Le premier, c'est de l'éphémére non en un sens seulement quantitatif mais en ce sens que le produit est destiné à être détruit, c'est-à-dire consommé, assimilé, digéré et parfois aussi tôt que possible (catégorie du frais). C'est le travail de l'agriculteur, du charcutier, du cuisinier, etc.(1)

Le temps du labeur est celui qui dure, ou est censé durer (car c'est aussi le temps de l'usure, parceque de l'usage). Espoir cependant de durer. C'est ce que produit l'artisan ou l'industrie, c'est celui des meubles et des immeubles, des outils, des appareils et des instruments, etc.

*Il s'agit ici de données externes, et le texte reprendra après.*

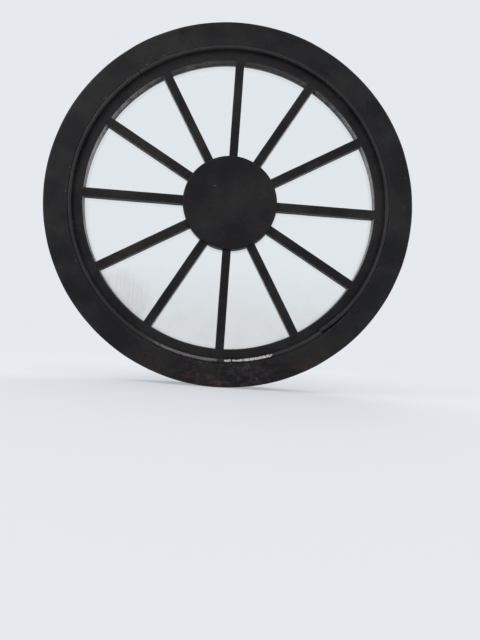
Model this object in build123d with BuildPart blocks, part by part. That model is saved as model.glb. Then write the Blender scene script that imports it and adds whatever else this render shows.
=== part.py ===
from build123d import *
from math import asin, cos, degrees, radians, sin
import os

os.makedirs("parts", exist_ok=True)

# A fixed round window of painted timber.
# X runs to the right and Z up as seen from indoors, and Y runs through the wall to outdoors.
# The origin is on the axis of the wheel, half way through the depth of the whole window.
# Depths are measured from the indoor face of the sash, and are positive towards outdoors.

# The glazed opening, from which everything outside it is set out.
sight_radius = 350.0

# Frame (jamb): a ring of six curved lengths with a stop lip on its outdoor side.
jamb_width = 57.0
jamb_depth = 90.0
lip_height = 16.0
lip_land = 8.0
splay_rise = 22.0
segment_count = 6
jamb_joint_angle = 45.0

# Loose tongue in each joint of the frame.
tongue_width = 24.0
tongue_thickness = 9.0
tongue_reach = 20.0
tongue_clearance = 0.1
tongue_end_space = 1.0

# Sash: a rim of six curved lengths, twelve bars and a turned hub.
rim_width = 32.4
sash_recess = 8.0
sash_thickness = 42.0
sash_clearance = 0.6
rebate_width = 8.0
glass_setback = 21.0
rim_joint_angle = 15.0
sash_arris = 2.0

# Loose tongue in each joint of the rim.
rim_tongue_width = 14.0
rim_tongue_thickness = 9.0
rim_tongue_reach = 18.0

# Hub: one turned block that stands proud of the bars indoors.
hub_radius = 113.0
hub_proud = 7.0
hub_arris = 3.0

# Glazing bars, each with a stub tenon in the rim and in the hub.
bar_count = 12
bar_width = 21.0
web_width = 7.0
tenon_shoulder = 6.0
tenon_height = 28.0
rim_tenon_reach = 22.0
hub_tenon_reach = 22.0
mortise_clearance = 0.15
mortise_end_space = 1.0

# Panes, the putty behind them, and the sprigs under the putty.
glass_thickness = 4.0
glass_gap = 1.5
putty_cover = 1.0
putty_lip = 1.5
putty_setback = 1.0
sprig_width = 2.0
sprig_thickness = 1.2
sprig_drive = 6.0
sprig_lap = 6.0
sprig_spread = 8.0

# Half round stop bead in two bent lengths, and the brads that fix it.
bead_width = 10.0
bead_depth = 11.0
bead_clearance = 0.1
bead_joint_angle = -51.0
bead_joint_gap = 1.5
sprung_arc = 20.0
sprung_lift = 5.0
brad_width = 1.8
brad_thickness = 1.2
brad_head_width = 3.2
brad_head_thickness = 1.8
brad_head_depth = 0.8
brad_grip = 14.0
brad_depth = 4.0
brad_count = 7
brad_end_margin = 8.0

# Places that follow from the sizes above.
overall_depth = bead_depth - sash_recess + jamb_depth
sash_face = bead_depth - overall_depth / 2
rim_radius = sight_radius + rim_width
housing_radius = rim_radius + sash_clearance
outer_radius = housing_radius + jamb_width
rim_rebate_radius = sight_radius + rebate_width
hub_rebate_radius = hub_radius - rebate_width
lip_radius = housing_radius - lip_height
segment_arc = 360 / segment_count
bar_pitch = 360 / bar_count
tongue_radius = (housing_radius + outer_radius) / 2
tongue_depth = jamb_depth / 2 - sash_recess
rim_tongue_radius = (rim_rebate_radius + rim_radius) / 2
rim_tongue_depth = sash_thickness / 2
glass_back = glass_setback + glass_thickness
putty_top = sash_thickness - putty_setback
sprig_depth = glass_back + sprig_thickness / 2
bead_outer_radius = housing_radius - bead_clearance
bead_inner_radius = bead_outer_radius - bead_width
window_axis = Axis((0, 0, 0), (0, -1, 0))


def face_plane(depth, angle=0.0):
    """Plane parallel to the window at a depth, with its x axis along the radius at an angle."""
    turn = radians(angle)
    return Plane(origin=(0, sash_face + depth, 0), x_dir=(cos(turn), 0, sin(turn)), z_dir=(0, -1, 0))


def section_plane(angle):
    """Plane through the axis of the wheel: local x is the radius and local y is Y."""
    turn = radians(angle)
    return Plane(origin=(0, 0, 0), x_dir=(cos(turn), 0, sin(turn)), z_dir=(-sin(turn), 0, cos(turn)))


def radial_plane(angle, radius, depth):
    """Plane square to the radius at an angle, facing outwards, with its x axis along Y."""
    turn = radians(angle)
    spot = (radius * cos(turn), sash_face + depth, radius * sin(turn))
    return Plane(origin=spot, x_dir=(0, 1, 0), z_dir=(cos(turn), 0, sin(turn)))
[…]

Mais l'économie industrielle spéculative moderne a tendance à réduire les produits du labeur à des produits de consommation : il faut que le lave-linge finisse, assez rapidement, par se détruire (l'idéal est de programmer sa destruction pour le lendemain de la limite de garantie) et ceci pour que le lave-linge devienne un objet de consommation, un objet dont la mort, l'obsolescence, est programmée, celui donc qui, aussi, est produit pour être détruit ou plutôt se détruire.

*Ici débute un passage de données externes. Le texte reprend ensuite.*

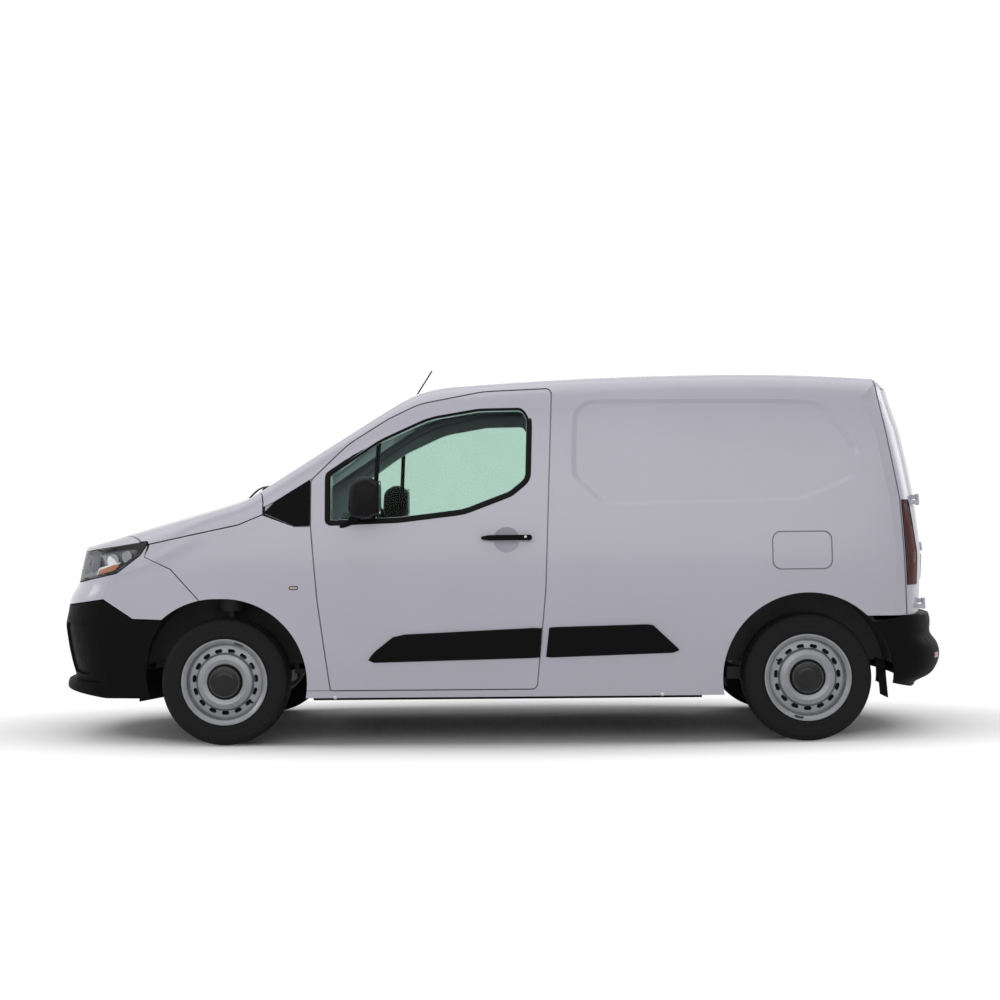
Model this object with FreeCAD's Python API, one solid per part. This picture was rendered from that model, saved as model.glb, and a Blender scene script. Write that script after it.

Il y a donc certainement deux types distincts des produits du labeur, séparant peut-être l'industrie spéculative de l'artisanat : ceux à mort programmée qui ne peuvent que perdre leurs propriétés en vieillissant, que s'enlaidir (le design comme principe de mode). La catégorie qui les valorise est celle du neuf, du nouveau. Ce qui fait la valeur des nouvelles technologies, c'est précisément et principalement d'être nouvelles. Pas de tradition ; du passé, il faut faire table rase. On n'imagine pas encore que les i-pods deviennent des objets recherchés chez les antiquaires. Là se superpose à l'obsolescence, susceptible de mauvaise presse, le phénoméne de la mode qui consiste à n'attendre pas que l'objet ait cessé de fonctionner pour perdre sa valeur. La mode, perte de valeur programmée, obsolescence esthétique. C'est la fonction du design, par exemple.

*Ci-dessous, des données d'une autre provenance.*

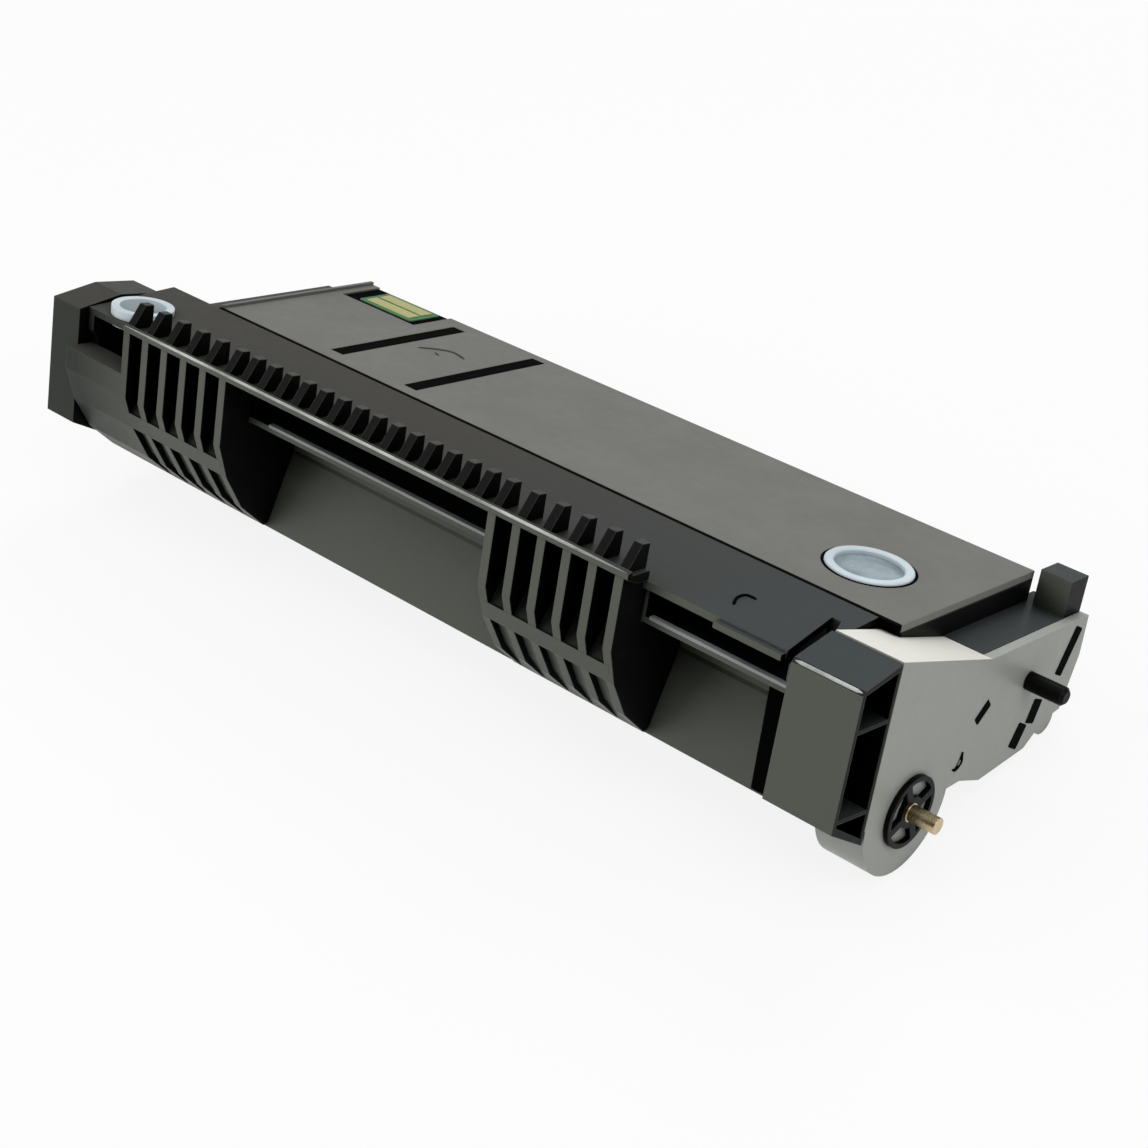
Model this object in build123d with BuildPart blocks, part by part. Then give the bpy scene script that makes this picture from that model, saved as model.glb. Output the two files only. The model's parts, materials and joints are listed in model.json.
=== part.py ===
from build123d import *
from math import acos, asin, atan2, cos, degrees, hypot, pi, radians, sin, sqrt, tan
import os

# Toner cartridge for a desktop laser printer, in millimetres.
# X runs along the rollers with 0 at the outer face of the right end cover, Y runs from
# the grip to the rear, and Z stands square to the hopper lid. The finished pieces are
# then leaned back onto the two end lobes and the rear feet, which is how it rests.

# Lengths along the rollers
right_cover_depth = 14.0
frame_right_x = -20.0
hopper_length = 248.0
gear_case_play = 5.4
left_block_width = 10.0
right_block_width = 19.6
wall = 2.0
end_wall = 2.4
plate = 2.6
seat_gap = 0.2
run_fit = 0.06

# Heights and depths of the housings
lid_top = 37.4
lid_thickness = 2.0
lid_front_y = 40.6
lid_back_y = 102.3
strip_front_y = 8.1
strip_front_z = 35.1
strip_back_y = 39.3

# Drum, rollers and gears
drum_y = 37.5
drum_z = -5.0
drum_radius = 12.0
drum_wall = 1.0
drum_shaft_radius = 2.5
shaft_stickout = 9.0
roller_gap = 0.3
gear_module = 0.8
drum_teeth = 30
developer_teeth = 20
idler_big_teeth = 22
idler_small_teeth = 14
supply_teeth = 16
agitator_idler_teeth = 12
agitator_teeth = 26
addendum = 0.8
dedendum = 1.05
backlash = 0.14
pressure_angle = 20.0
gear_width = 6.5
gear_spacing = 1.2
developer_direction = 21.0
supply_direction = 12.0
supply_radius = 6.5
charge_radius = 4.25
charge_direction = 93.0
core_radius = 3.0
charge_core_radius = 2.5
agitator_y = 88.5
agitator_z = 13.0
agitator_sweep = 11.2
agitator_shaft_radius = 2.5
stud_radius = 2.0
bush_wall = 2.0

# Lobe and feet that the cartridge rests on
lobe_radius = 17.5
foot_y = 99.5
foot_z = 1.5
foot_radius = 4.2
left_foot_length = 8.4

# Grip comb
grip_right_x = -65.5
right_fins_x = -68.2
fin_pitch = 8.4
fin_thickness = 2.7
fins_per_side = 6
crest_teeth = 14
rail_thickness = 1.5
grip_wall = 1.6

# Stations worked out from the lengths
hopper_right_x = -right_cover_depth - seat_gap
hopper_left_x = hopper_right_x - hopper_length
inner_gear_x = hopper_left_x - gear_spacing
outer_gear_x = inner_gear_x - gear_width - gear_spacing
frame_left_x = outer_gear_x - gear_width - gear_case_play
left_plate_x = frame_left_x - seat_gap
left_outer_x = left_plate_x - plate
left_end_x = left_outer_x - left_block_width
grip_left_x = frame_left_x + 1.0
left_fins_x = frame_left_x + 27.9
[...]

Le second type d'objets du labeur, plutôt artisanaux qu'industriels, ce sont ceux qui se valorisent en vieillissant, ceux qui prennent de la patine, la valeur de l'usage, de l'usure (concept strictement inverse de celui de mode), qui deviennent beaux de devenir anciens, qu'on entretient, préserve. En cela ils font le passage vers un autre type d'objets : ni ceux du travail, ni ceux du labeur, mais ceux de l'oeuvre : les objets de l'art dont le rapport à la temporalité est celui d'une éternité de droit : ça ne vaut ni d'être jeune ni d'être vieux ; ça ne doit pas valoir de vieillir ni seulement d'être ancien, ils se doivent, dès leur surgissement, d'être hors du temps. De fait, certainement, peu réussissent à s'émanciper du temps. Il se peut que, même des oeuvres se réduisent à la consommation, celles dont la valeur s'épuise dans le temps même de leur production et qui perdent tout à vieillir, qui finissent par "dater" (il existe aussi un art de l'éphémére : à destination des consommateurs modernes ?). Si les oeuvres s'éternisent c'est qu'elles ne servent à rien. C'est leur inutilité qui les fait sortir du temps. Les objets du travail et du labeur sont, eux, dans le temps, asservis au temps parcequ'ils servent : ils se détruisent ou s'usent. C'est pourquoi, inversement, les objets du labeur entrent dans la catégorie des oeuvres quand, à proprement parler, ils ne servent plus, qu'ils peuvent alors être pris en considération pour eux-mêmes (contemplation) et non plus comme "outils" ou quand leur fonctionnalite n'intéresse plus (voir les souliers du paysan peints par Van Gogh et l'analyse que fait Heidegger de ce tableau dans "Origine de l'oeuve d'art" ; l'exemple de sujet d'oeuvre d'art, pour Heidegger, c'est cet objet utilitaire usé par le travail et qui ne sert plus), ce qui peut valoir aussi pour les objets de l'industrie : on peut colĺectionner des voitures anciennes donc des objets d'abord produits du labeur mais alors ce n'est plus pour se rendre quotidiennement au travail.


(1) L'éphémère qui caractérise les objets de consommation ne s'entend pas que dans son sens quantitatif : on peut les conserver. Mais le temps de la conservation est un temps inerte, c'est du temps mort, du temps vide, congelé, et on a tout de même, en général, intérêt à les consommer frais, à les détruire aussitôt que produits, à les consommer aussitôt que cueillis. Il est vrai cependant que certains produits de consommation gagnent à vieillir : les vins et les fromages (dont il y a beaucoup à dire sur les temporalités...), par exemple. C'est qu'ils pénétrent partiellement (toujours soumis à péremption) dans la troisième catégorie d'objets, celle des oeuvres. Mais ils restent sur le seuil de la troisième catégorie : valoir de vieillir, c'est encore rester dans le temps, c'est valoriser le temps, non s'éterniser.